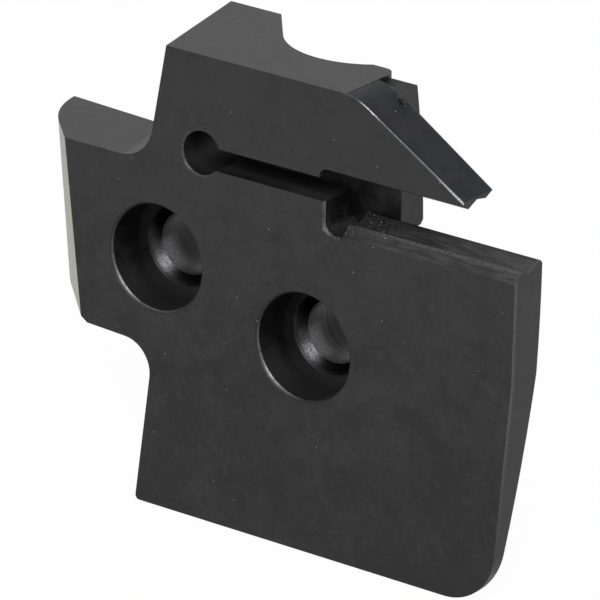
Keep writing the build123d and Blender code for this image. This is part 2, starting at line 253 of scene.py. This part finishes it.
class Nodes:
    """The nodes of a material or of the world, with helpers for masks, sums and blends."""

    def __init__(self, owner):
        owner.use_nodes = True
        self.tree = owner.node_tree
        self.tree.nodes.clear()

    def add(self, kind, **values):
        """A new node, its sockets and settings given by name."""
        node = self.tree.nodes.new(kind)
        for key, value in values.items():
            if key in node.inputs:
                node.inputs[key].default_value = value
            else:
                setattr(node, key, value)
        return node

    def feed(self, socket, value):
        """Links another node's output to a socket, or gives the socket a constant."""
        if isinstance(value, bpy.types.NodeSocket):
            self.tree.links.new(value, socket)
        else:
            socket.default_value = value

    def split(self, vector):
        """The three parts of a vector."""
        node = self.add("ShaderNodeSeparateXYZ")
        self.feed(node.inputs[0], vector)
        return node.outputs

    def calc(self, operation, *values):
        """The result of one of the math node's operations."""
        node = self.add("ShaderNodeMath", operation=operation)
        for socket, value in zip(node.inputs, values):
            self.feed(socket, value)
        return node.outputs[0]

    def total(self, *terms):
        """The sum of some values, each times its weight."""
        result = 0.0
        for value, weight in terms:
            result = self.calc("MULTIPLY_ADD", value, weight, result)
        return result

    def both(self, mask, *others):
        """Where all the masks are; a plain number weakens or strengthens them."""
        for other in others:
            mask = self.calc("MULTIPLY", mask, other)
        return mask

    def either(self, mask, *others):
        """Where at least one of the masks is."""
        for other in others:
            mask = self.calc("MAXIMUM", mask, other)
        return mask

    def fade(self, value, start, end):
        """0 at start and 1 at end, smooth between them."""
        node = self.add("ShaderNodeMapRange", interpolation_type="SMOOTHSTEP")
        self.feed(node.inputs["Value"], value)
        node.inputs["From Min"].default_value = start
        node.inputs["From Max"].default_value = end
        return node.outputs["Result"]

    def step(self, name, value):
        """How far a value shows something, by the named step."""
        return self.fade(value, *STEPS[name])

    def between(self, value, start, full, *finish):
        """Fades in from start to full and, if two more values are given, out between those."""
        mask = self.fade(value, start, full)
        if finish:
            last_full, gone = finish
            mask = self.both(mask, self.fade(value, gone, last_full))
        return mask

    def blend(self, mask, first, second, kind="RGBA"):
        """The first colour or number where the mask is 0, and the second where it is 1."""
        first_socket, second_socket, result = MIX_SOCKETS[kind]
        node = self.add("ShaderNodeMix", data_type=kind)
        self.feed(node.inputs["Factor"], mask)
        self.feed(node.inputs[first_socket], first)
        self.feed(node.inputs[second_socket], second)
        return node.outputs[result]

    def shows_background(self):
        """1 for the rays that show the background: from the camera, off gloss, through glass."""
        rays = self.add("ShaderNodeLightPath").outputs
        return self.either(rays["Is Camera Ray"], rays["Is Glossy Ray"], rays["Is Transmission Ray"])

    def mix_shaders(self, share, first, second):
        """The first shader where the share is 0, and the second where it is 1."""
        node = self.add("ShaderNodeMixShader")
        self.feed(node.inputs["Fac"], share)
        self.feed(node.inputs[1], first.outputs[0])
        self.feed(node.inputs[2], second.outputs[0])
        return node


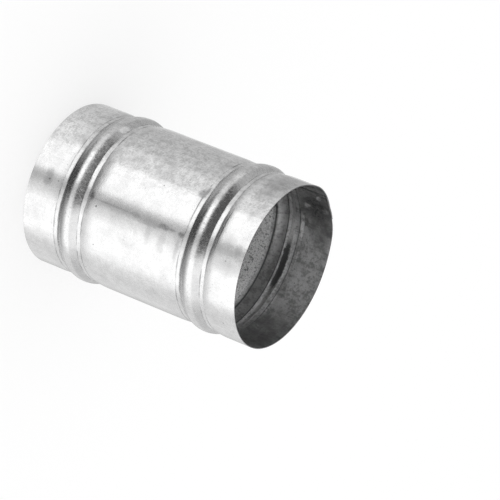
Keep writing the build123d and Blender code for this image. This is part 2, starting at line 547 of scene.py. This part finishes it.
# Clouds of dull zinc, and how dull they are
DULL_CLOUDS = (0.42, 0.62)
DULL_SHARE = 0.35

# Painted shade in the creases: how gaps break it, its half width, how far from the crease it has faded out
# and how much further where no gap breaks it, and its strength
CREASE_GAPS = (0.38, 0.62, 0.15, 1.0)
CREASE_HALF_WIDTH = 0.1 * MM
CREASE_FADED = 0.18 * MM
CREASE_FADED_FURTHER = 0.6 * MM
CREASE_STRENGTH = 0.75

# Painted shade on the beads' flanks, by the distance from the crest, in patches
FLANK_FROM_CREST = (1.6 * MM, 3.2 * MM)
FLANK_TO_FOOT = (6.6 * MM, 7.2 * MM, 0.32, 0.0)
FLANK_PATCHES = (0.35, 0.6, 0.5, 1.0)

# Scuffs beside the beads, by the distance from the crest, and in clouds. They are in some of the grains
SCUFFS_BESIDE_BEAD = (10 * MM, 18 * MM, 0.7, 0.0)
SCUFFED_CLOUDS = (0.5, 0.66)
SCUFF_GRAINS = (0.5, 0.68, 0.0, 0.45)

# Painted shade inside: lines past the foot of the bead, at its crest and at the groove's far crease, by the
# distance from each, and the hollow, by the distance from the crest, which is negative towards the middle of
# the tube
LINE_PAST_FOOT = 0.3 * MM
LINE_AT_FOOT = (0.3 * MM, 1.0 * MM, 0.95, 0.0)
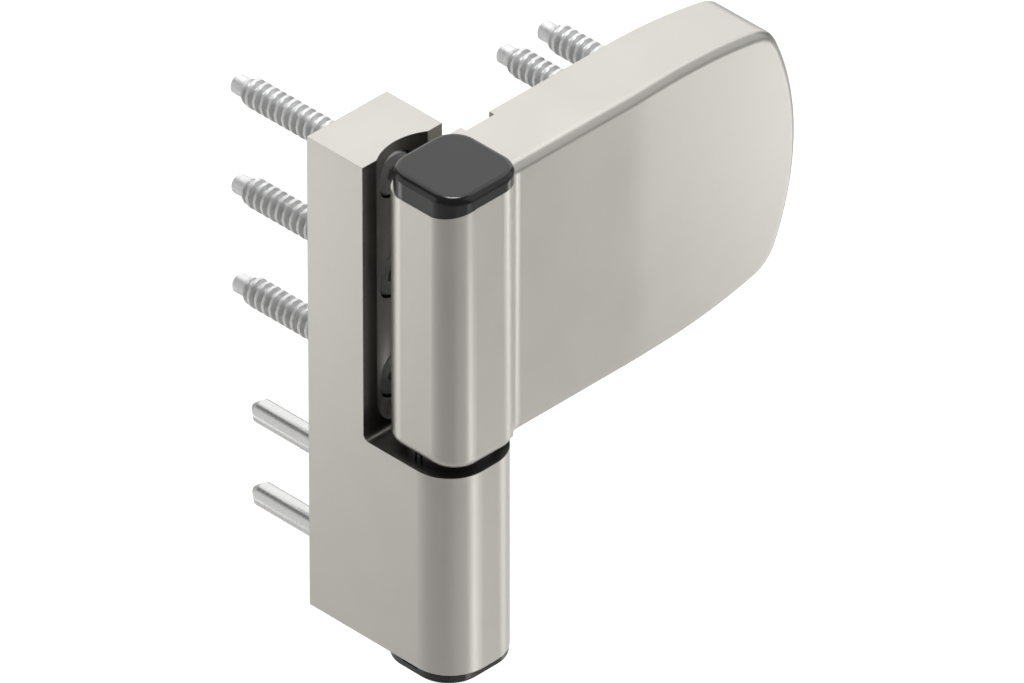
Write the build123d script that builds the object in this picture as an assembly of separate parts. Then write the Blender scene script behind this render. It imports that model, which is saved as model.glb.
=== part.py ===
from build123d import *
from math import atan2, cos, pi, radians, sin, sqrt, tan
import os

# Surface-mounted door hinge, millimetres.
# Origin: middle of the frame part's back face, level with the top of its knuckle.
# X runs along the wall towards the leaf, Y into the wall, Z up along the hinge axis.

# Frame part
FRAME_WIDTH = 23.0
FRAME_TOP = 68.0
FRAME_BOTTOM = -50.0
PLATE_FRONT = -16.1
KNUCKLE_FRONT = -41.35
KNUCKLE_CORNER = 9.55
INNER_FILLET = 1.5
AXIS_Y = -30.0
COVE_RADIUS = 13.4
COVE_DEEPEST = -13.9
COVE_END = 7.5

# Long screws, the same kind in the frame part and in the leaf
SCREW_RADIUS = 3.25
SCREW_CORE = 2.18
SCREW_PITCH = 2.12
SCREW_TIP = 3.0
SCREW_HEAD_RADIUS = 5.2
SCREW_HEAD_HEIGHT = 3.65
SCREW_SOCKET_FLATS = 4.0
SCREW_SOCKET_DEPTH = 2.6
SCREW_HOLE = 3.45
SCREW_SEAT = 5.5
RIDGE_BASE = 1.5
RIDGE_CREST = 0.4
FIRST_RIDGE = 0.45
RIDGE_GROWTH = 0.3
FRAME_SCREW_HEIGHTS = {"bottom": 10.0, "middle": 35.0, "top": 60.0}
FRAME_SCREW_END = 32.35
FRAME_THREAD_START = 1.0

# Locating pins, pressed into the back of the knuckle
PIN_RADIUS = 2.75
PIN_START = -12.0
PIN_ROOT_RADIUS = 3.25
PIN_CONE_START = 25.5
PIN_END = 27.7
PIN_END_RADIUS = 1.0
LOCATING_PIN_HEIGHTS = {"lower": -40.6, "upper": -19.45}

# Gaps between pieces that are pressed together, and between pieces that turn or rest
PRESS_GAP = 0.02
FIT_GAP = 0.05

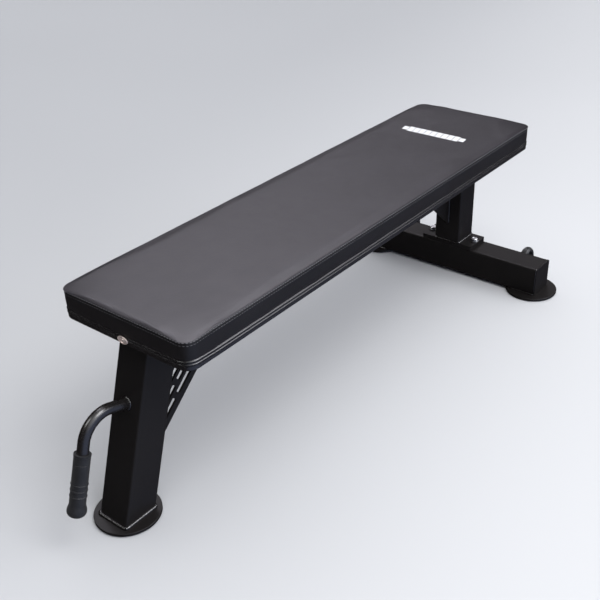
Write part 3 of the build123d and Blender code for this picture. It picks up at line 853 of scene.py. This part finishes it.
·····
* **Your instructions**: Your answer should be exactly the lines of the data above, from the first through the line containing "of a material".

* **Answer to the problem**:
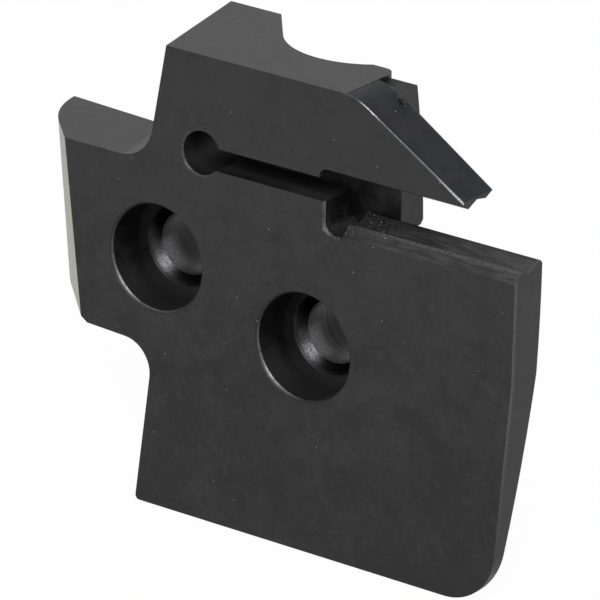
Keep writing the build123d and Blender code for this image. This is part 2, starting at line 253 of scene.py. This part finishes it.
class Nodes:
    """The nodes of a material or of the world, with helpers for masks, sums and blends."""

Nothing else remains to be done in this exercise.